Toutefois, ce qui choque et agace le plus le lecteur, c’est l’image dégradante et dépassée de l’être humain en général et de la femme en particulier que M.N. véhicule dans son roman : « La croupe », « Les jambes », « La poitrine », c’est ce que le narrateur retient de la femme qui est réduite à un corps « plantureux », à des « chairs appétissantes », à un « festin », un « gibier », une « proie » destinés à satisfaire les instincts les plus bas de l’homme. En somme tous les hommes sont des « bêtes en rut », des « prédateurs » incapables de maîtriser leurs pulsions et les femmes des femelles qui attendent qu’on les « besogne». Il est indiscutable que pour un psychanalyste, ce lexique avilissant ne serait que l’expression de frustrations et de fantasmes très personnels de l’auteur.

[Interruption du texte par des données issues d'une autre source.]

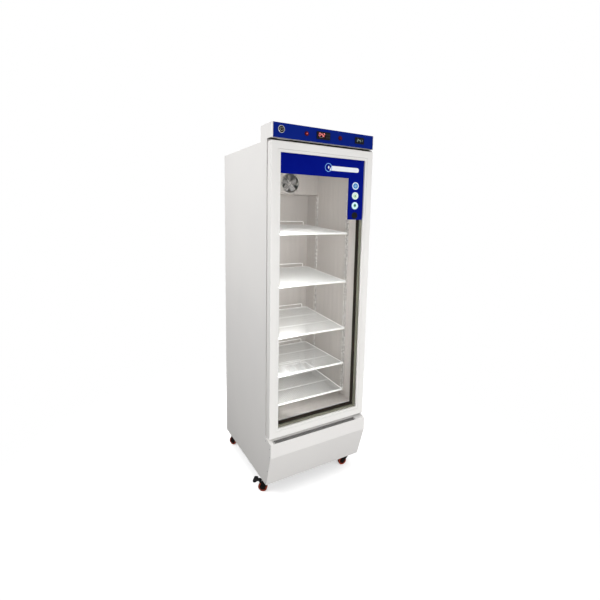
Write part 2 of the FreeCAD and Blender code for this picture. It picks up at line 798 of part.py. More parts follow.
def make_switches():
    y = header_front
    pivot_y = y + rocker_pivot_depth
    housings = []
    for x in switch_x:
        bezel = rod_y(switch_bezel_radius, y - switch_bezel_depth, y, x, panel_line_z)
        rim = [e for e in bezel.Edges if abs(e.CenterOfMass.y - y + switch_bezel_depth) < 0.01 and e.Closed]
        bezel = bezel.makeFillet(0.8, rim)
        body = rod_y(switch_body_radius, y, y + switch_body_length, x, panel_line_z)
        bore = rod_y(switch_bore_radius, y - switch_bezel_depth - 1, y + switch_bore_depth, x, panel_line_z)
        pin_bore = rod_x(rocker_pin_radius + rocker_pin_clearance, x - switch_body_radius - 1,
                         x + switch_body_radius + 1, pivot_y, panel_line_z)
        housings.append(join(bezel, body).cut([bore, pin_bore]))
    save("switch_housings", *housings)
    for name, x, tilt in (("light_switch", switch_x[0], rocker_tilt), ("power_switch", switch_x[1], -rocker_tilt)):
        rise = rocker_radius * 1.2
        valley = pivot_y - rocker_valley - rocker_pivot_depth
        crest = valley - rise * math.tan(math.radians(rocker_tilt))
        outline = ((valley, panel_line_z), (crest, panel_line_z + rise), (pivot_y + rocker_back, panel_line_z + rise),
                   (pivot_y + rocker_back, panel_line_z - rise), (crest, panel_line_z - rise))
        wedge = prism_x(outline, x - switch_body_radius, x + switch_body_radius)
        button = rod_y(rocker_radius, crest - 1, pivot_y + rocker_back, x, panel_line_z).common(wedge)
        pin = rod_x(rocker_pin_radius, x - rocker_pin_reach, x + rocker_pin_reach, pivot_y, panel_line_z)
        rocker = join(button, pin)
        rocker.rotate(Vector(x, pivot_y, panel_line_z), Vector(1, 0, 0), tilt)
        save(name, rocker)


def make_controls():
    y = header_front
    z = panel_line_z
    x = controller_x
    width, height = controller_size
    face = y - controller_bezel_depth
    bezel = rounded_plate(width, height, bezel_corner, face, y, x, z)
    body_width, body_height = controller_body
    body = box(x - body_width / 2, x + body_width / 2, y, y + controller_body_depth,
               z - body_height / 2, z + body_height / 2)
    window_width, window_height = controller_window_size
    window_x = x + controller_window_x
    recess = box(window_x - window_width / 2, window_x + window_width / 2, face - 1,
                 face + window_thickness, z - window_height / 2, z + window_height / 2)
    cuts = [recess]
    key_width, key_height = key_size
    number = 0
    for row in key_rows:
        for column in key_columns:
            number += 1
            key_x = x + column
            key_z = z + row
            gap = key_clearance
            cuts.append(box(key_x - key_width / 2 - gap, key_x + key_width / 2 + gap, face - 1,
                            face + key_pocket_depth, key_z - key_height / 2 - gap,
                            key_z + key_height / 2 + gap))
            key = box(key_x - key_width / 2, key_x + key_width / 2, face - key_proud,
                      face - key_proud + key_length, key_z - key_height / 2, key_z + key_height / 2)
            edges = [e for e in key.Edges if abs(e.CenterOfMass.y - face + key_proud) < 0.01]
            save("controller_key_" + str(number), key.makeFillet(0.4, edges))
    save("controller_housing", join(bezel, body).cut(cuts))
    controller_window = box(window_x - window_width / 2, window_x + window_width / 2, face,
                            face + window_thickness, z - window_height / 2, z + window_height / 2)

    x = thermometer_x
    width, height = thermometer_size
    face = y - thermometer_bezel_depth
    bezel = rounded_plate(width, height, bezel_corner, face, y, x, z)
    body_width, body_height = thermometer_body
    body = box(x - body_width / 2, x + body_width / 2, y, y + thermometer_body_depth,
               z - body_height / 2, z + body_height / 2)
    window_width, window_height = thermometer_window_size
    window = box(x - window_width / 2, x + window_width / 2, face,
                 face + window_thickness, z - window_height / 2, z + window_height / 2)
    save("thermometer_housing", join(bezel, body).cut(window))
    save("display_windows", controller_window, window)


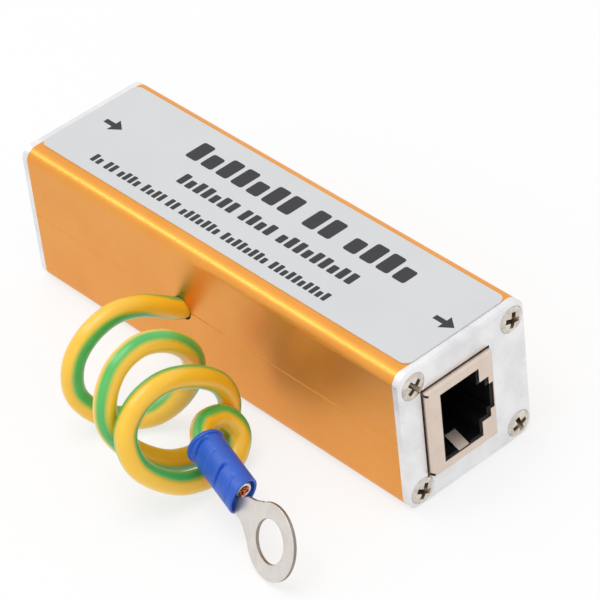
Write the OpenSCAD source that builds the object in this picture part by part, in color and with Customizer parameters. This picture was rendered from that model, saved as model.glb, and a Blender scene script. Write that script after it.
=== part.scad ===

Multipliant les fautes de langue (lorsque par exemple il emploie pour Laila et Idar couple adult’rins alors qu’ils ne sont pas mariés), énonçant de fausses vérités (La sourate d’Annaba n’est jamais lue après la conclusion d’un mariage comme l’avance M.N., se complaisant dans une ironie facile et répétitive frisant l’indécence voire la vulgarité (accouplements bestiaux de certains personnages), usant et abusant de clichés « L’oued de la vie », tournant en dérision des sujets qui exigent une certaine pudeur (conflit au Proche-Orient), confondant certaines notions (M.N. donne une fausse explication des termes Moumin et Muslim) induisant en erreur ainsi le lecteur étranger, M.N. atteint un objectif qu’il ne s’était pas fixé : ennuyer sérieusement le lecteur.
Aborder donc des thèmes racoleurs tels que l’intégrisme (encore faut-il s’interroger sur un thème trop souvent galvaudé !) ou le misérabilisme afin de séduire un lectorat en mal d’exotisme, ne suffit pas à compenser le manque de talent, plagier des monuments littéraires ne suffit pas à produire un écrivain.